Matt Hancock is expected to praise the NHS for the vaccine rollout.
The UK is on the brink of reaching the milestone of three-quarters of adults receiving their first Covid-19 vaccine, amid debate over ending restrictions.
It is expected to come the day after no deaths within 28 days of testing positive for Covid-19 were reported for the first time since July 30 last year.
Latest Government data suggests that so far, more than 39.4 million people had received their first dose – equating to 74.9% of adults.
In a speech in Oxford later, Health Secretary Matt Hancock will praise the central role of the NHS in the vaccine rollout and say the Government “backed lots of horses”, investing “at risk” in different projects.
His comments come amid continuing debate over whether the final stages of unlocking restrictions in England can go ahead later this month due to concerns over the spread of the Indian variant.
Mr Hancock will speak at the Jenner Institute - which created the Oxford coronavirus vaccine - ahead of the G7 Health Ministers’ meeting, which Oxford is also hosting from tomorrow.
Speaking in Oxford later, Mr Hancock is expected to say: “Even before the first Covid-19 case arrived in the UK we’d started the work on how to develop, procure and roll out the vaccines that would ultimately make us safe.
“I was told a vaccine had never been developed against any human coronavirus. We dared to believe … and we started early.
“We put out a call for research in February. By March, we were supporting six different projects, including the Oxford vaccine, alongside the vital work on treatments – including the Recovery trial, which led to the discovery of dexamethasone, the first proven treatment to reduce coronavirus mortality. These two projects, together, have already saved over a million lives.”
Mr Hancock will say: “The biggest risk would have been the failure to find a vaccine at all. So we explicitly embraced risk early on. So we backed lots of horses and invested at risk.
“And instead of sitting back and waiting to see which vaccines came off, we were tenacious in helping them to get over the line, drawing on the abundant industry experience in our team.”
The Health Secretary is also expected to outline how the NHS has “deserved every plaudit that has come its way”, as well as the country’s “scientific strength”.
Oxfam is one of a number of campaign groups calling on G7 leaders to take action to close the coronavirus vaccine gap between their nations and poorer countries.
The People’s Vaccine Alliance says that more than a million people have died with Covid since the G7 leaders last met in February, where the politicians made pledges to increase global supplies.
Meanwhile, Downing Street has indicated that Boris Johnson still sees nothing in the data to suggest the plan to end all legal lockdown restrictions in England on June 21 will need to be delayed.

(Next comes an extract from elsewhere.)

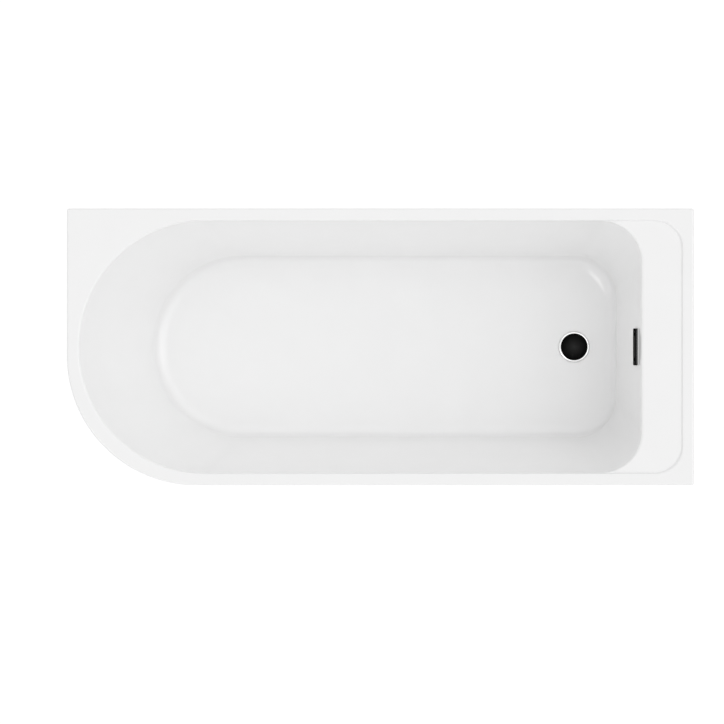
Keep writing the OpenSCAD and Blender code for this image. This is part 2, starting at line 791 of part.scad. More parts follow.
module foot_rod(i) {
    color("#b9bdc1") at_foot(i) translate([0, 0, rod_seat_z + seat_gap])
        cylinder(r = rod_r - run_gap, h = rod_top(i) - rod_seat_z - seat_gap);
}

module foot_pad(i) {
    neck_r = 12;
    base_h = 6;
    color("#202020") at_foot(i) difference() {
        rotate_extrude() polygon([[0, 0], [pad_r, 0], [pad_r, base_h], [neck_r, base_h + 7],
            [neck_r, pad_height], [0, pad_height]]);
        translate([0, 0, rod_seat_z]) cylinder(r = rod_r, h = pad_height);
    }
}

module hex_nut(height) {
    difference() {
        cylinder(r = nut_corner_r, h = height, $fn = 6);
        translate([0, 0, -1]) cylinder(r = rod_r, h = height + 2);
    }
}

adjusting_nut_z = bar_top_z - bar_t - seat_gap - nut_height;

module adjusting_nut(i) {
    color("#d8dadc") at_foot(i) translate([0, 0, adjusting_nut_z]) hex_nut(nut_height);
}

// A side foot's lock nut lies on its bar, and the centre foot's under its other nut
module lock_nut(i) {
    z = i == 5 ? adjusting_nut_z - seat_gap - lock_nut_height : bar_top_z + seat_gap;
    color("#d8dadc") at_foot(i) translate([0, 0, z]) hex_nut(lock_nut_height);
}

// ---- Panel ----

// The strip of plan between two insets that the apron covers: the room side,
// the rounded corner and the head end, but not the two walls' sides
module apron_plan(outer, inner) {
    difference() {
        bath_plan(outer);
        bath_plan(inner);
        translate([inner - half_l, 0]) square([2 * half_l, half_w]);
        translate([0, inner - half_w]) square([half_l, bath_width]);
    }
}

module apron_panel() {
    color("#f4f4f4") {
        translate([0, 0, panel_gap]) linear_extrude(rim_under_z - panel_gap) apron_plan(lip_in, panel_in);
        translate([0, 0, panel_gap]) linear_extrude(panel_t) apron_plan(lip_in, panel_in + panel_return);
    }
}

// Bracket from a leg bar's end to the back of the panel, along -Y
module panel_bracket(x) {
    reach = -panel_in_y - seat_gap;
    y0 = foot_y + nut_corner_r + 6;
    t = bracket_t;
    leg = 60;
    translate([x, 0, bar_top_z + seat_gap]) difference() {
        rotate([90, 0, -90]) linear_extrude(panel_bracket_width, center = true) polygon([
            [y0, 0], [reach, 0], [reach, leg], [reach - t, leg], [reach - t, t], [y0, t]]);
        translate([0, -bolt_y, -1]) cylinder(r = bolt_r + run_gap, h = t + 2);
    }
}

module panel_brackets() {
    color("#9aa0a4") {
        panel_bracket(head_bar_x);
        panel_bracket(tap_bar_x);
    }
}

module panel_bracket_bolts() {
    head_r = 4.25;
    head_t = 3.5;
    nut_r = 4.6;
    nut_t = 4;
    end = 9;
    grip = seat_gap + bracket_t + seat_gap;
    color("silver") for (x = [head_bar_x, tap_bar_x])
        translate([x, -bolt_y, bar_top_z + grip]) {
            cylinder(r = head_r, h = head_t);
            translate([0, 0, -grip - bar_t - end]) cylinder(r = bolt_r, h = grip + bar_t + end + 1);
            translate([0, 0, -grip - bar_t - seat_gap - nut_t]) cylinder(r = nut_r, h = nut_t, $fn = 6);
        }
}

module head_panel_stay() {
    reach = half_l - panel_in - seat_gap;
    t = bracket_t;
    leg = 50;
    color("#9aa0a4") translate([0, stay_y, bar_top_z]) difference() {
        rotate([90, 0, 0]) linear_extrude(panel_bracket_width, center = true) polygon([
            [stay_x1, 0], [t - reach, 0], [t - reach, leg], [-reach, leg],
            [-reach, -t], [stay_x1, -t]]);
        for (x = stay_screw_x)
            translate([x, 0, -t - 1]) cylinder(r = wood_screw_r + run_gap, h = t + 2);
    }
}

// ---- Wall brackets ----

under_lip_z = rim_height - lip_height - fit_gap;
// How far the tap-end bracket reaches under its board, and the height of the
// fixing holes above a bracket's foot
shelf_bracket_hold = 24;
fixing_rise = 16;

// Children for each bracket, in a frame with the wall at x = 0 and the bath at -x:
// two on the long wall, seated under the batten, and one on the tap-end wall,
// seated under the tap shelf's board
module wall_bracket_places() {
    for (side = [-1, 1])
        translate([side * bracket_x, half_w, 0]) rotate([0, 0, 90]) {
            $seat_z = batten_z - seat_gap;
            $reach = lip_in + wall_batten_width;
            children();
        }
    translate([half_l, 0, 0]) {
        $seat_z = shelf_board_z - seat_gap;
        $reach = half_l - shelf_board_x1 + shelf_bracket_hold;
        children();
    }
}

seat_screw_inset = 8;

module bracket_seat_holes() {
    for (side = [-1, 1])
        translate([seat_screw_inset - $reach, side * bracket_width / 4, $seat_z - 1 - bracket_t])
            cylinder(r = wood_screw_r + run_gap, h = bracket_t + 2 + wood_screw_grip);
}

module wall_bracket_shape() {
    t = bracket_t;
    difference() {
        rotate([90, 0, 0]) linear_extrude(bracket_width, center = true) polygon([
            [-$reach, $seat_z], [-lip_in, $seat_z], [-lip_in, under_lip_z], [0, under_lip_z],
            [0, under_lip_z - bracket_leg], [-t, under_lip_z - bracket_leg],
            [-t, under_lip_z - t], [-lip_in - t, under_lip_z - t],
            [-lip_in - t, $seat_z - t], [-$reach, $seat_z - t]]);
        bracket_seat_holes();
        for (side = [-1, 1])
            translate([-t - 1, side * bracket_holes / 2, under_lip_z - bracket_leg + fixing_rise])
                rotate([0, 90, 0]) cylinder(r = bracket_hole_r, h = t + 2);
    }
}

module wall_brackets() {
    color("#9aa0a4") wall_bracket_places() wall_bracket_shape();
}

module bracket_screws() {
    color("silver") wall_bracket_places() for (side = [-1, 1])
        translate([seat_screw_inset - $reach, side * bracket_width / 4, $seat_z - bracket_t - seat_gap])
            wood_screw(bracket_t);
}

// ---- Waste and click plug ----

top_seal_t = 1;
flange_t = 2.4;
flange_z = recess_z + top_seal_t + 2 * seat_gap;
flange_top_z = flange_z + flange_t;
tube_inner_r = waste_thread_r - waste_tube_wall;
collar_r = 37;
collar_h = 6;
chamber_top_z = inlet_height + hose_root_r + 0.5;
chamber_z = inlet_height - hose_root_r - 4;
outlet_z = chamber_z - outlet_length;
tube_end_z = chamber_top_z + 2;
chamber_r = waste_thread_r - 1.4;
chamber_floor = 3;
outlet_bore_r = waste_thread_r - 4;
hub_r = 10;
hub_top_z = flange_z - 2;
hub_h = 9;
cartridge_r = 7;
stem_r = 4;
cartridge_length = plug_travel + 25;
cartridge_z = hub_top_z + 1 - cartridge_length;
cartridge_floor = 3;
stem_top_z = flange_top_z + seat_gap + 2;
spring_z = cartridge_z + cartridge_floor + seat_gap;
spring_length = plug_travel + 4;
stem_z = spring_z + spring_length + seat_gap;

module at_waste(z = 0) {
    translate([waste_x, 0, z]) children();
}

module ring(outer, inner, height) {
    difference() {
        cylinder(r = outer, h = height);
        translate([0, 0, -1]) cylinder(r = inner, h = height + 2);
    }
}

module waste_top_seal() {
    color("white") at_waste(recess_z + seat_gap) ring(flange_r - 1, waste_thread_r + 1, top_seal_t);
}

module waste_lower_seal() {
    color("#2a2a2a") at_waste(backing_z - seat_gap - lower_seal_t)
        ring(collar_r, waste_thread_r + fit_gap, lower_seal_t);
}

module waste_flange() {
    spoke = 3;
    edge_h = 0.8;
    edge_run = 2.5;
    color("#d9dbdd") at_waste() difference() {
        union() {
            difference() {
                union() {
                    translate([0, 0, flange_z]) rotate_extrude() polygon([
                        [0, 0], [flange_r, 0], [flange_r, edge_h], [flange_r - edge_run, flange_t],
                        [0, flange_t]]);
                    translate([0, 0, tube_end_z])
                        cylinder(r = waste_thread_r, h = flange_z - tube_end_z + 0.1);
                }
                translate([0, 0, tube_end_z - 1])
                    cylinder(r = tube_inner_r, h = flange_top_z - tube_end_z + 2);
            }
            translate([0, 0, hub_top_z - hub_h]) {
                cylinder(r = hub_r, h = hub_h);
                for (turn = [0, 90])
                    rotate([0, 0, turn])
                        translate([-tube_inner_r - 0.5, -spoke / 2, 0])
                            cube([2 * tube_inner_r + 1, spoke, hub_h - 2]);
            }
        }
        translate([0, 0, hub_top_z - hub_h - 1]) cylinder(r = cartridge_r, h = hub_h + 2);
    }
}

module waste_body() {
    inlet_root = inlet_collar_x + collar_t - waste_x - chamber_r - 1;
    color("#e8e8e4") difference() {
        union() {
            at_waste(body_top_z - collar_h) cylinder(r = collar_r, h = collar_h);
            at_waste(chamber_z) cylinder(r = body_r, h = body_top_z - chamber_z - 1);
            at_waste(outlet_z) cylinder(r = waste_thread_r, h = outlet_length + 1);
            translate([inlet_collar_x + collar_t, 0, inlet_height])
                rotate([0, -90, 0]) spigot(inlet_root);
        }
        at_waste(chamber_top_z) cylinder(r = waste_thread_r + run_gap, h = body_top_z - chamber_top_z + 1);
        at_waste(chamber_z + chamber_floor) cylinder(r = chamber_r, h = chamber_top_z - chamber_z);
        at_waste(outlet_z - 1) cylinder(r = outlet_bore_r, h = outlet_length + chamber_floor + 2);
        translate([inlet_collar_x + collar_t, 0, inlet_height])
            rotate([0, -90, 0]) spigot_bore(inlet_root + 4);
    }
}

module click_cartridge() {
    color("#c8a24a") at_waste(cartridge_z) difference() {
        cylinder(r = cartridge_r - run_gap, h = cartridge_length);
        translate([0, 0, cartridge_floor]) cylinder(r = stem_r + run_gap, h = cartridge_length);
    }
}

spring_turns = 5;
spring_wire_r = 0.5;
spring_r = 3;

function spring_ring(i) =
    let (turn = i / 8,
         a = 360 * turn,
         z = spring_wire_r + (spring_length - 2 * spring_wire_r) * i / (8 * spring_turns))
    [for (j = [0:5])
        let (b = 60 * j, r = spring_r + spring_wire_r * cos(b))
        [r * cos(a), r * sin(a), z + spring_wire_r * sin(b)]];

// Least distance between points of rings at least three quarters of a turn apart
function least_self_gap(rings) =
    min([for (i = [0:len(rings) - 7]) for (k = [i + 6:len(rings) - 1])
        for (p = rings[i]) for (q = rings[k]) norm(p - q)]);

module click_spring() {
    rings = [for (i = [0:8 * spring_turns]) spring_ring(i)];
    echo(spring_self_gap = least_self_gap(rings));
    color("#b9bdc1") at_waste(spring_z) ring_skin(rings);
}

module plug_stem() {
    color("#c0c4c8") at_waste(stem_z) cylinder(r = stem_r, h = stem_top_z - stem_z);
}

cap_edge_h = 3;
cap_wall = 2.5;
plug_seal_width = 6;
plug_seal_t = 1.9;
cap_z = flange_top_z + fit_gap;
cap_under_z = stem_top_z + seat_gap;

module plug_cap() {
    dome_r = (cap_r * cap_r + cap_dome * cap_dome) / (2 * cap_dome);
    color("#161616") at_waste(cap_z) difference() {
        rotate_extrude() union() {
            square([cap_r, cap_edge_h]);
            intersection() {
                translate([0, cap_edge_h + cap_dome - dome_r]) circle(r = dome_r, $fn = 720);
                translate([0, cap_edge_h - 0.1]) square([cap_r, cap_dome + 1]);
            }
        }
        translate([0, 0, -1]) cylinder(r = cap_r - cap_wall, h = cap_under_z - cap_z + 1);
    }
}

module plug_seal() {
    outer = cap_r - cap_wall - 0.5;
    color("#2a2a2a") at_waste(flange_top_z + seat_gap) ring(outer, outer - plug_seal_width, plug_seal_t);
}

for (i = [1:5]) {
    foot_rod(i);
    foot_pad(i);
    adjusting_nut(i);
    lock_nut(i);
}
tub_shell();
glass_fibre_backing();
baseboard();
tap_shelf_board();
wall_side_batten();
room_side_batten();
leg_bar_head();
leg_bar_tap();
centre_foot_plate();
leg_screws();
apron_panel();
panel_brackets();
panel_bracket_bolts();
head_panel_stay();
wall_brackets();
bracket_screws();
overflow_plate();
overflow_front_seal();
overflow_rear_seal();
overflow_elbow();
overflow_screws();
overflow_hose();
hose_clips();
waste_flange();
waste_top_seal();
waste_lower_seal();
waste_body();
click_cartridge();
click_spring();
plug_stem();
plug_cap();
plug_seal();
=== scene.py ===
from math import atan, cos, pi, radians, sin, sqrt, tan

import bmesh
import bpy
import numpy as np
from mathutils import Matrix, Vector


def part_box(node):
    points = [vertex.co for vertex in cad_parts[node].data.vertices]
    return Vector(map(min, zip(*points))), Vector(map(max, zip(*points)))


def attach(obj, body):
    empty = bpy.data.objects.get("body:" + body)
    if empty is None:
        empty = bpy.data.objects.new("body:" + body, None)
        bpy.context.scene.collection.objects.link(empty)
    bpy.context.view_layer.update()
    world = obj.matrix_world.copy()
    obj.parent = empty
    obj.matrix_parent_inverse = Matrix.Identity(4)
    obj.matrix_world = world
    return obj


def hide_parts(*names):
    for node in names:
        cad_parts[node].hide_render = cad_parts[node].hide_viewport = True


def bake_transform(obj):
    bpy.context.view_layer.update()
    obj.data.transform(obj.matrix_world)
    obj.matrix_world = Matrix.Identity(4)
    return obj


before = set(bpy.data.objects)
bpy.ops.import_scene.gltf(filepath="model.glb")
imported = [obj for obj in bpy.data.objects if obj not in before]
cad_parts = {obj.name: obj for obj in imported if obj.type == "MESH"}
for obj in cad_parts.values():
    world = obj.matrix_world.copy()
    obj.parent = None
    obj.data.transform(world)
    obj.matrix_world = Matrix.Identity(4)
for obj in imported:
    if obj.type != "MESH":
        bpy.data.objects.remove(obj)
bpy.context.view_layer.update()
MM = 0.001
SIDES = (-1, 1)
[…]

Asked about the Prime Minister’s plans amid warnings over the spread of the Indian variant, a No 10 spokesman said: “The Prime Minister has said on a number of occasions that we haven’t seen anything in the data but we will continue to look at the data, we will continue to look at the latest scientific evidence as we move through June towards June 21.”
The latest death tally is likely to feed into ministers’ considerations on easing restrictions.
They will also consider that the announcement on zero deaths comes after a bank holiday weekend, so there may be a delay in the reporting of the figures.
Experts are divided over whether the final stage of easing social restrictions should go ahead amid a surge in cases of the new variant first identified in India.
Professor Adam Finn, of the Joint Committee on Vaccination and Immunisation (JCVI), said there are still many people who are vulnerable to the effects of Covid-19, as he warned “the idea that somehow the job is done is wrong”.
Professor Ravi Gupta, a member of the New and Emerging Respiratory Virus Threats Advisory Group (Nervtag), said a delay of a few weeks could have a significant impact on Britain’s battle against the pandemic and recommended it should be made clear to the public that it would be a temporary measure based on the surge in cases of the new variant.
And Pat Cullen, acting general secretary and chief executive of the Royal College of Nursing, urged ministers to watch the data, adding: “As the NHS starts the road to recovery now is the time to take cautious steps and not take an unchecked leap to freedom.”